## What is being asked
Send back the entries below exactly as they appear.

>> begin Records supplied

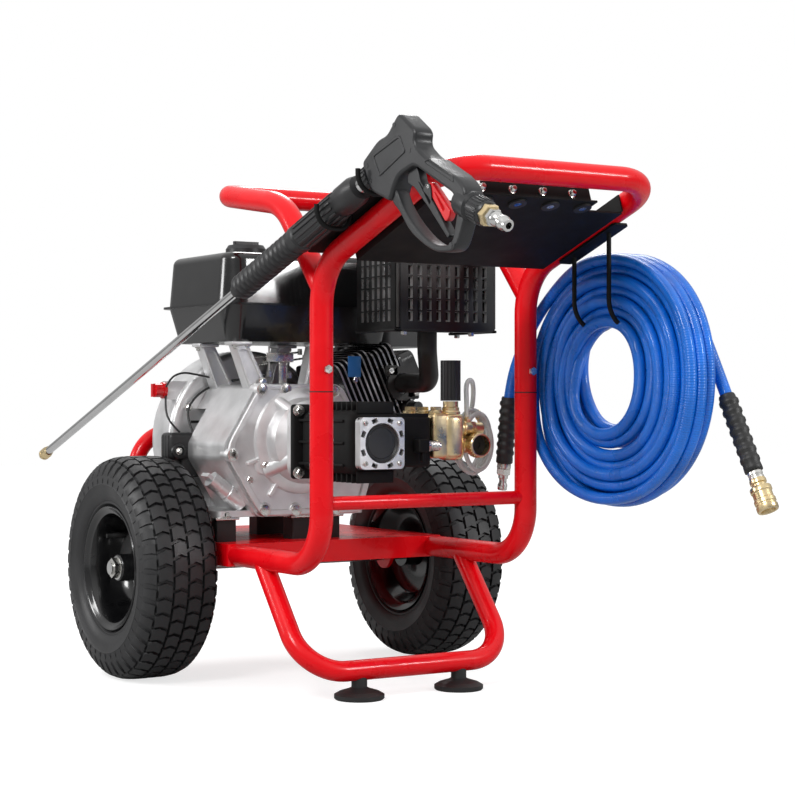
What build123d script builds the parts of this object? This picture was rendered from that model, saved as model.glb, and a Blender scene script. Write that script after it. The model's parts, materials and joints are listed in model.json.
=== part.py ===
"""Gas pressure washer on a two-wheeled tube frame, with a spray gun, a lance and a coiled hose.

Millimetres. +Z is up, +X is the machine's right seen by someone who stands at its front feet,
and -Y is the front, where the feet, the loop handle and the pump are. The origin is on the
ground, under the middle of the whole machine.
"""

import os
from math import cos, radians, sin, tan

from build123d import *

# ---------------------------------------------------------------- driving dimensions
TYRE_R = 165.0            # 13 x 5.00-6 pneumatic tyre
TYRE_WIDTH = 120.0
WHEEL_X = 251.5           # middle of each tyre, from the centre plane
AXLE_Y = 205.0
AXLE_Z = TYRE_R
AXLE_R = 9.5

FRAME_X = 169.0           # tube centres, from the centre plane
TUBE_R = 15.9             # 1 1/4 inch main tube
TUBE_WALL = 2.0
UPRIGHT_Y = -190.0
RAIL_Z = 189.0
SEAM_Z = 424.0            # where the upper loop slips over the lower frame
LOOP_BEND_Z = 592.0
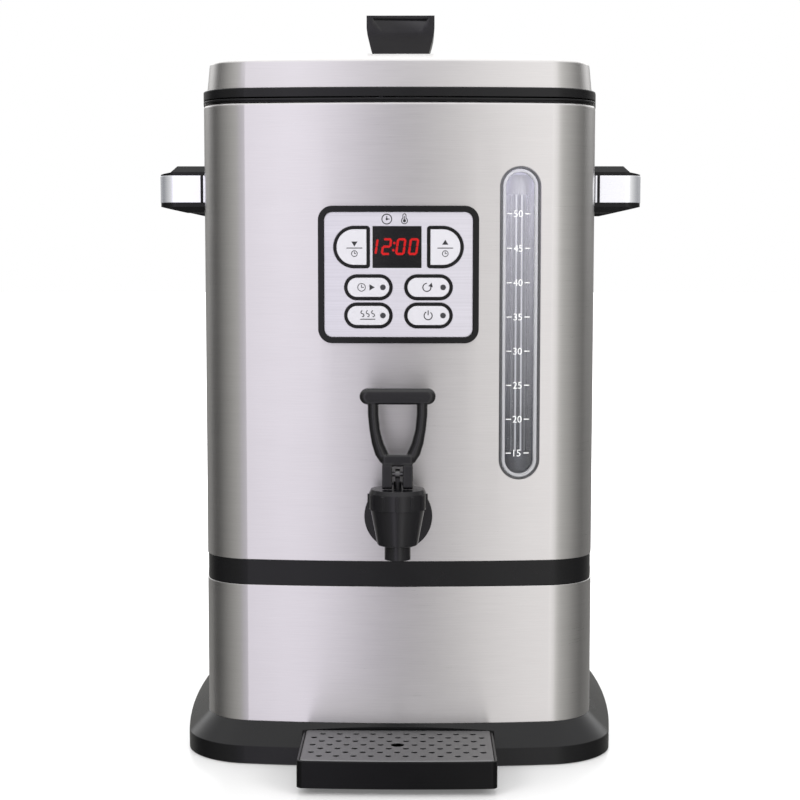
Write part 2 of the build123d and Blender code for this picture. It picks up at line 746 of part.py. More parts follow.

>> end Records supplied

## Exercise output
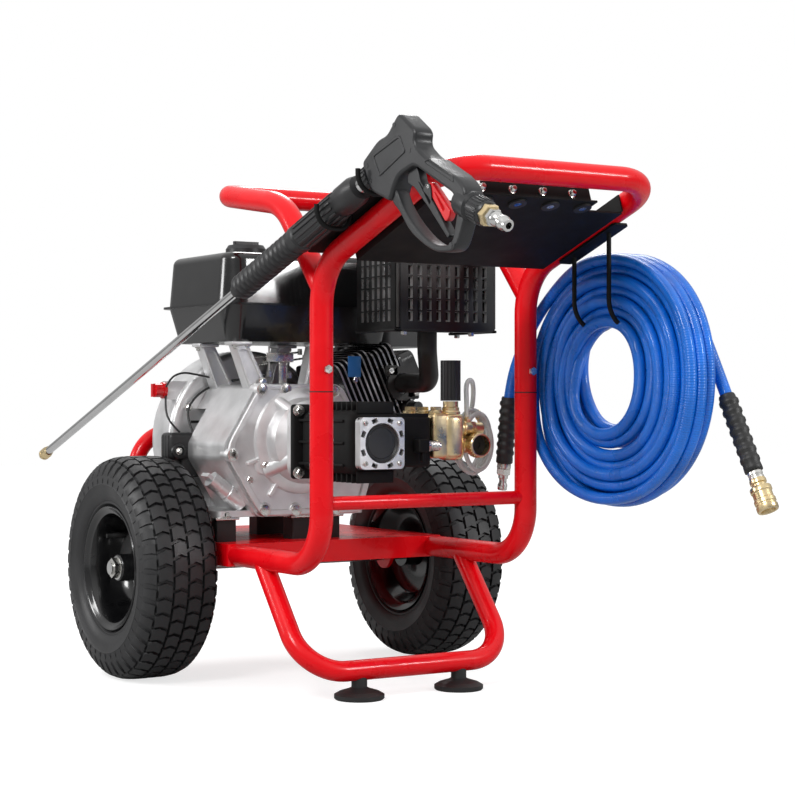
What build123d script builds the parts of this object? This picture was rendered from that model, saved as model.glb, and a Blender scene script. Write that script after it. The model's parts, materials and joints are listed in model.json.
=== part.py ===
"""Gas pressure washer on a two-wheeled tube frame, with a spray gun, a lance and a coiled hose.

Millimetres. +Z is up, +X is the machine's right seen by someone who stands at its front feet,
and -Y is the front, where the feet, the loop handle and the pump are. The origin is on the
ground, under the middle of the whole machine.
"""

import os
from math import cos, radians, sin, tan

from build123d import *

# ---------------------------------------------------------------- driving dimensions
TYRE_R = 165.0            # 13 x 5.00-6 pneumatic tyre
TYRE_WIDTH = 120.0
WHEEL_X = 251.5           # middle of each tyre, from the centre plane
AXLE_Y = 205.0
AXLE_Z = TYRE_R
AXLE_R = 9.5

FRAME_X = 169.0           # tube centres, from the centre plane
TUBE_R = 15.9             # 1 1/4 inch main tube
TUBE_WALL = 2.0
UPRIGHT_Y = -190.0
RAIL_Z = 189.0
SEAM_Z = 424.0            # where the upper loop slips over the lower frame
LOOP_BEND_Z = 592.0
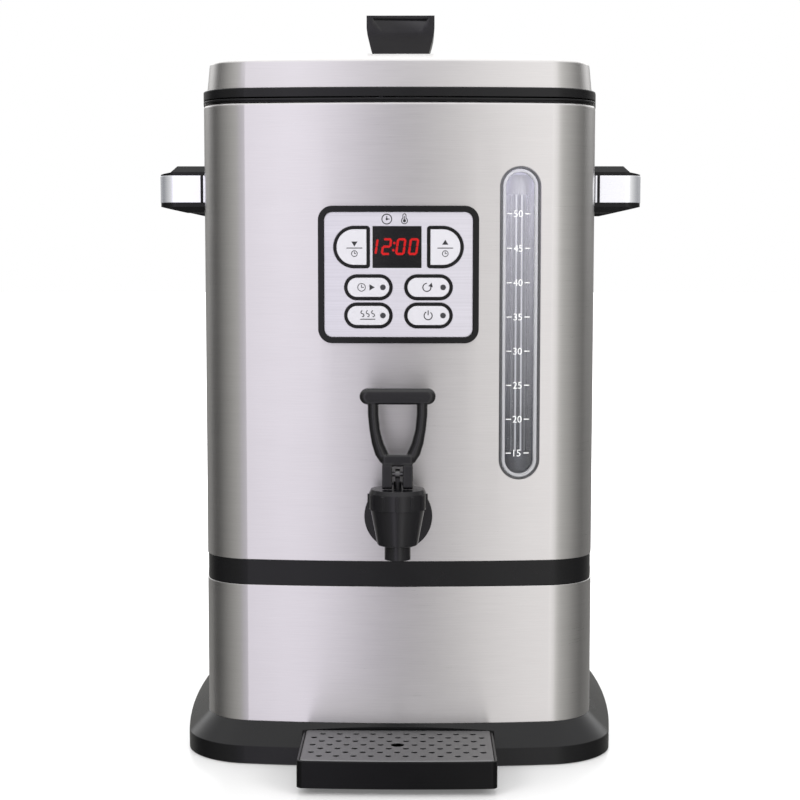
Write part 2 of the build123d and Blender code for this picture. It picks up at line 746 of part.py. More parts follow.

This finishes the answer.